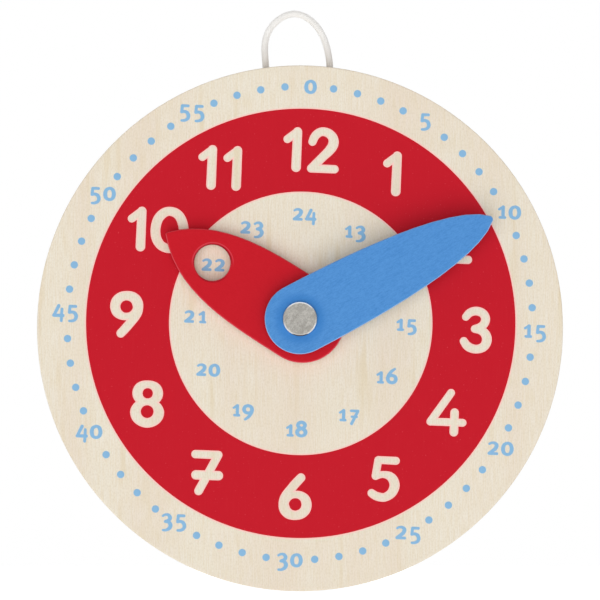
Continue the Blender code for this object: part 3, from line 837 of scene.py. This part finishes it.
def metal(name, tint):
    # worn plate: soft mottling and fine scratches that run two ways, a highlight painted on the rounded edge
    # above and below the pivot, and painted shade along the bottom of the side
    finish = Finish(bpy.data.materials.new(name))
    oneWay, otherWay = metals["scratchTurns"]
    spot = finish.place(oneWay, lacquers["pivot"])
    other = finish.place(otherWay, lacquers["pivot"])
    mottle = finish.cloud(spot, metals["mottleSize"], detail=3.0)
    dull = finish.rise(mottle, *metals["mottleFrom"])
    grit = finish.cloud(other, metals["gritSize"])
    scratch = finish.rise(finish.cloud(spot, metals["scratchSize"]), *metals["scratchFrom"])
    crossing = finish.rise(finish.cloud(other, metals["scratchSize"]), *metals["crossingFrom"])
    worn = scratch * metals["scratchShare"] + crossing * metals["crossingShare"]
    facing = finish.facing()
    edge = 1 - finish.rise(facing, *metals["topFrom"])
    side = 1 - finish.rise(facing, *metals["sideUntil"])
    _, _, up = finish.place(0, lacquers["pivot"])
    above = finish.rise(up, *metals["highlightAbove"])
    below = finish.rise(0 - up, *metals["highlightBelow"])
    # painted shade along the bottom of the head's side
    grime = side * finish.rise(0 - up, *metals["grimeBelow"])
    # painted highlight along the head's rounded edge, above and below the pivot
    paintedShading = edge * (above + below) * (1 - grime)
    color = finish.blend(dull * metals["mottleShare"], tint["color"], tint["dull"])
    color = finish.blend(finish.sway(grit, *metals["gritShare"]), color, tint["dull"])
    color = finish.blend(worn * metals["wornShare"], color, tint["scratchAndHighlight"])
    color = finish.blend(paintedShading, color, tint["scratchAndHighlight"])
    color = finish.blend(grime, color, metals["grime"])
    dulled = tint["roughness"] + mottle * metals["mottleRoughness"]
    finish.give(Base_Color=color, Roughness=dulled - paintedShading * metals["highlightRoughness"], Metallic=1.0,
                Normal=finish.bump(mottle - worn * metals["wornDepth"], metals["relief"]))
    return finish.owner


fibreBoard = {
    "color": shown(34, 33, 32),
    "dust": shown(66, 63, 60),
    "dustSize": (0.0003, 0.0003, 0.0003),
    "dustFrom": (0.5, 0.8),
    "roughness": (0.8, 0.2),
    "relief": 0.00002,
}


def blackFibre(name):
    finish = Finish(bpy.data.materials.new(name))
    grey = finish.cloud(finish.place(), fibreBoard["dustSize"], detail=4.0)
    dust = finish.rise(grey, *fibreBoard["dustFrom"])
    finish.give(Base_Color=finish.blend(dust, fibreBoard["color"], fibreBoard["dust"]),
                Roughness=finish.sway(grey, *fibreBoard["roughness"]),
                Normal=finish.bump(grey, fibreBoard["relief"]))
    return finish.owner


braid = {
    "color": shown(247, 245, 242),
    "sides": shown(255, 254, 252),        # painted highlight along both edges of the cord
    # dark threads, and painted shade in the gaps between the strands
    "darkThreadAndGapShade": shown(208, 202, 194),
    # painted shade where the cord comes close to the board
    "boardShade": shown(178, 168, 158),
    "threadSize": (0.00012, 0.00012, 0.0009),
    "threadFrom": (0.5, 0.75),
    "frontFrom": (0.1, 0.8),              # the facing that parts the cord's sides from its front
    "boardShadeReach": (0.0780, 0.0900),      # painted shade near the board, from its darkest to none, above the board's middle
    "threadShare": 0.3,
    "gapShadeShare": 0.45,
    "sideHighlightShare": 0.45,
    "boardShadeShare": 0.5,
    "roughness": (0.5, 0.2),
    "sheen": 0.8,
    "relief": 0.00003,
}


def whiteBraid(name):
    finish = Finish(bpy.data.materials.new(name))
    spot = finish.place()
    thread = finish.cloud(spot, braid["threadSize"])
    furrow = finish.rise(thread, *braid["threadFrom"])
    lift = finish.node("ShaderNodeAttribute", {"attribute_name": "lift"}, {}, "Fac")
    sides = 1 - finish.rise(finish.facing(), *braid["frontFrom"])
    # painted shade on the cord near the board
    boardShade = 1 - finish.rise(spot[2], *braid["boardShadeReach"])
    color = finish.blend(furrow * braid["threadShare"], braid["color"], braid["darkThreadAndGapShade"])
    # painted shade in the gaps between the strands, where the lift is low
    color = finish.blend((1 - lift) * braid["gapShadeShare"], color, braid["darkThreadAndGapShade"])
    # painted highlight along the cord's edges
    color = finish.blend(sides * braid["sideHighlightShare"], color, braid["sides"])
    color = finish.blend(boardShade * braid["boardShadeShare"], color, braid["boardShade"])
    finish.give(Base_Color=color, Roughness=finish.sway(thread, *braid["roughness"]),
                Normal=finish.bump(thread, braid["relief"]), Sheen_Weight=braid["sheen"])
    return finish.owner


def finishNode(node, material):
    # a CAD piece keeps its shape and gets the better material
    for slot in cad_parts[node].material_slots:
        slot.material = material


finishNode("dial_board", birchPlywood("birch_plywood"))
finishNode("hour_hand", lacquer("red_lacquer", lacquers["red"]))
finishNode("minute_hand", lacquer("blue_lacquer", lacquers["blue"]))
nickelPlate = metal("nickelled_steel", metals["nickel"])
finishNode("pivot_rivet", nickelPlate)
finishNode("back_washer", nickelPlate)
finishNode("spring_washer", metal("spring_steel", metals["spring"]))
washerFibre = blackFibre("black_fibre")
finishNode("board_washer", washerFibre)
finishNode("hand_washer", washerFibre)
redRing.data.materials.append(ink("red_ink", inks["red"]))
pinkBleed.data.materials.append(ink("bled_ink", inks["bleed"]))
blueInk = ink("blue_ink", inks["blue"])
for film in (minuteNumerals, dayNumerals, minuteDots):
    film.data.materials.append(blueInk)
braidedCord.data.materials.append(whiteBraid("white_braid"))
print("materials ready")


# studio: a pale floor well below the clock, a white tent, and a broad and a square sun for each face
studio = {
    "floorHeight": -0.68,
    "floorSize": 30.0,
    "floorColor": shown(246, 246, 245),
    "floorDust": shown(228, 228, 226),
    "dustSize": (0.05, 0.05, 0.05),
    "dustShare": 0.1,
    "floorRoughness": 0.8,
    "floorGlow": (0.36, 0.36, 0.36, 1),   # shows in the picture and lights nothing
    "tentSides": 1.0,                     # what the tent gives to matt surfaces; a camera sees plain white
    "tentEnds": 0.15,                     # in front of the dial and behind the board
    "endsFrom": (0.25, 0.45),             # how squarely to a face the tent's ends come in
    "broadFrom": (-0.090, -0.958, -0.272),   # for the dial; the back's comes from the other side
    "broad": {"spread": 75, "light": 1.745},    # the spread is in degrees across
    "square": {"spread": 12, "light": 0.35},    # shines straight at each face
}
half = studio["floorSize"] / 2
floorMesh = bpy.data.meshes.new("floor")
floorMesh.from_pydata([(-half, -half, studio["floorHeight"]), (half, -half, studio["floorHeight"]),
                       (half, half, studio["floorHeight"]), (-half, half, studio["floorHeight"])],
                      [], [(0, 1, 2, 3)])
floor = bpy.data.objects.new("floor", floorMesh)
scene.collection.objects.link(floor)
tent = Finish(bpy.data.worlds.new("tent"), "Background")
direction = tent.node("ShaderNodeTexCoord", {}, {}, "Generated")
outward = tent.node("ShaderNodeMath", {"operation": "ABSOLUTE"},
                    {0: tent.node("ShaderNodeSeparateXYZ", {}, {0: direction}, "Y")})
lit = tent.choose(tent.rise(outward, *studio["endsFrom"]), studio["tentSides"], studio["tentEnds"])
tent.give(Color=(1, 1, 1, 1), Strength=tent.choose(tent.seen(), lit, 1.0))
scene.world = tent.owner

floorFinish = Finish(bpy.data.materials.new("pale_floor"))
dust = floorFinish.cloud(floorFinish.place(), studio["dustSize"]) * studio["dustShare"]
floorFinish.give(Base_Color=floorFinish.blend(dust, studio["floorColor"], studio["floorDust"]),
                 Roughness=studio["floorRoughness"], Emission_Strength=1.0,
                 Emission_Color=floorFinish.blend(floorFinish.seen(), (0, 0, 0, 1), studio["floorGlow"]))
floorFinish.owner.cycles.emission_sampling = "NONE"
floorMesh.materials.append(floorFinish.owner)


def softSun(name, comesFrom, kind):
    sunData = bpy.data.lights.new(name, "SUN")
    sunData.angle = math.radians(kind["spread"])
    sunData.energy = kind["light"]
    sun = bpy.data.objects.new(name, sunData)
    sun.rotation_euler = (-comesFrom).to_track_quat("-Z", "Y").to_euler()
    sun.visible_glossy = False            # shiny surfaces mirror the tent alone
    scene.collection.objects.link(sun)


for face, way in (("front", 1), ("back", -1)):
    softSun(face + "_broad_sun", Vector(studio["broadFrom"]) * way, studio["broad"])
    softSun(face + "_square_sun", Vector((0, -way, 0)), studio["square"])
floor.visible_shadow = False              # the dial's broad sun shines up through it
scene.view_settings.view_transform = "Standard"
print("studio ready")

· · · · · · ·

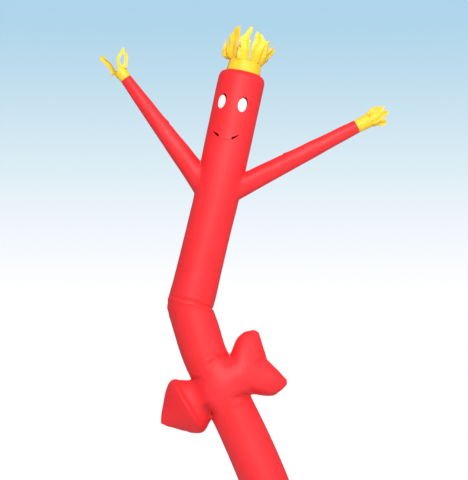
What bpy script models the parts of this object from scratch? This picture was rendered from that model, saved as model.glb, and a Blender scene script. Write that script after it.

· · · · · · ·

**DO THIS**
Go through the material line by line. Show each line that contains the string "picture".

**WRITTEN ANSWER**
    "floorGlow": (0.36, 0.36, 0.36, 1),   # shows in the picture and lights nothing
What bpy script models the parts of this object from scratch? This picture was rendered from that model, saved as model.glb, and a Blender scene script. Write that script after it.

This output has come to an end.